In hindsight to the many flaws that have been discovered regarding the NRP, I find myself dancing in the rain, if you will, as to my decision in finding the time to make the reading buddy program work. First, the NRP established, in its own definition, a meta-analysis of the reading research. Its error was that it failed to recall that a meta-analysis is a comparison of results that encompass many and varied research studies; varied in the sense that it used relatively obscure methods in its study selection. In this weeding out process or selective process of research topics, the NRP failed to find research studies regarding comprehension. This omission established a hole in its committed research of comprehension and thus could have possibly omitted the benefits of a reading buddy program. One of the biggest blunders, if I may be so frank, of the NRP is its admission of running out of time to research studies on motivation and comprehension. Reading Buddy programs have shown to strengthen motivation and comprehension skills.

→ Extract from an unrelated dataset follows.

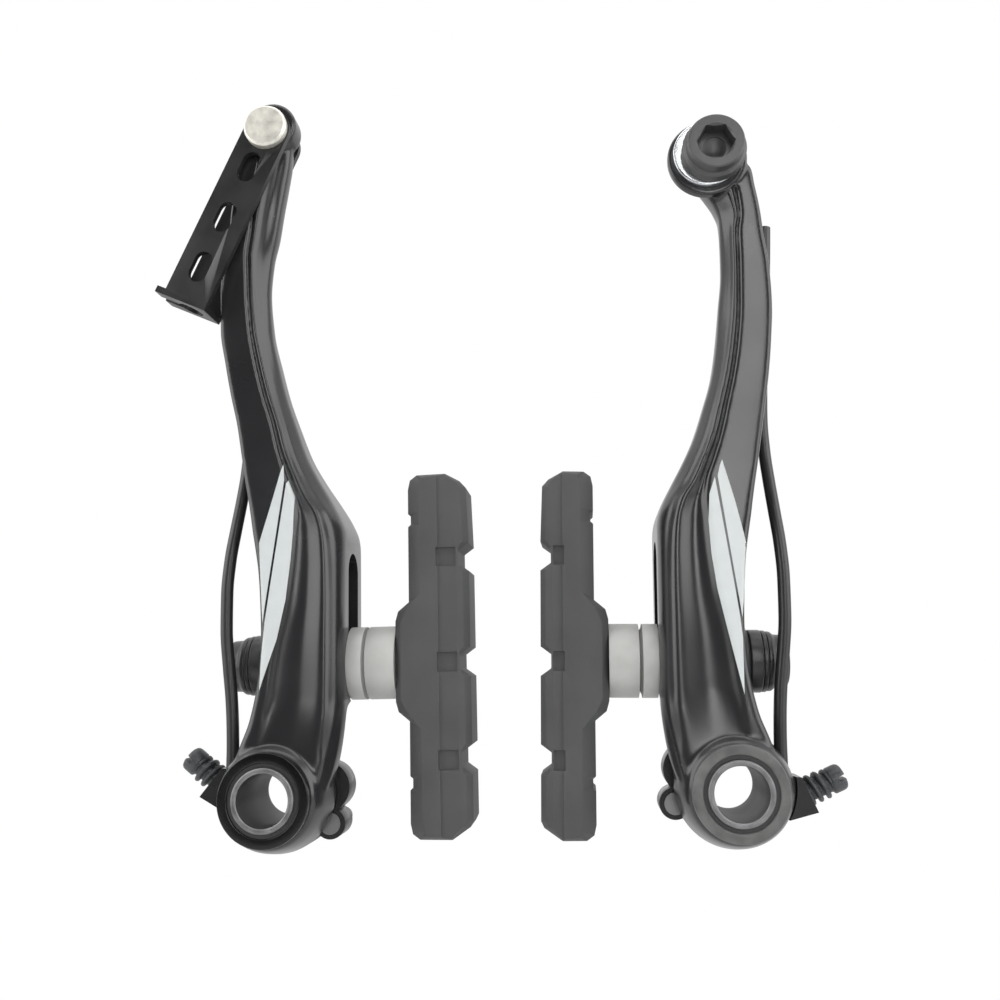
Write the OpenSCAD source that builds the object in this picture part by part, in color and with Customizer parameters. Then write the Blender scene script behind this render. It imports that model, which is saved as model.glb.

A sound reading buddy program has been shown to include activities that involve peer to peer support in the area of reading. The goal of my sixth grade reading buddy program was for the big buddy to assist his little buddy in reading and comprehending the story through strategies that support reading and comprehension. Some of these activities involved spelling practice, phonemic awareness strategies, fluency practice, and reading comprehension strategies. Many of these activities offer both constrained and unconstrained skill practice and development. The NRP’s research was based on constrained skill research, which offers another reason as to why many research studies were omitted. In addition to omitting research on comprehension, the NRP was selective in its brain research to support their findings on reading achievement.
A main poster child of the NRP findings was the establishment of The Reading First Program, an initiative enacted by former President George W. Bush. I recall being a reading first school and many times was questioned about my reading buddy program and how it was not an approved NCLB practice that improved reading achievement. This research was based on flawed scientific brain research that only considered one portion of the brain’s complex reading network. In addition, this research favored the NRP’s purpose of finding research that showed reading achievement occurring in the brain region that is most active during phonics processing. Again, we are reminded that The Reading First Program was a phonics based curriculum, and from first-hand experience it was a “sleeper,” but, it did however fit the NRP’s bill of identifying research that focused on constrained skills. The NRP’s failure in this thought process is that comprehension is a crucial criterion for reading achievement. The Reading Buddy Program has proven to be positive for comprehension and as an additional component has been positive for improving emotional intelligence.
Reading Buddy Programs involve students working together for a common purpose of reading development. Evidences have demonstrated that brain activity is intensified during this process that involves laughter, being read to, and receiving confirmation of good work. All of these attributes of what a Reading Buddy Program has to offer is associated with Emotional Intelligence.
Emotional Intelligence, as defined by Goleman, is the ability to get along with others, be self-motivated, empathize with others, control impulses, and regulate one’s moods. A need for emotional intelligence to be taught in school is found in research that demonstrates the success of person amounts to 20% of academic intelligence and 80% to emotional intelligence. Understanding this relationship of intelligences to success would prompt educators to planning their teaching on lessons that espouse these two types of intelligences. Reading buddy programs can be a way to compliment the two intelligences.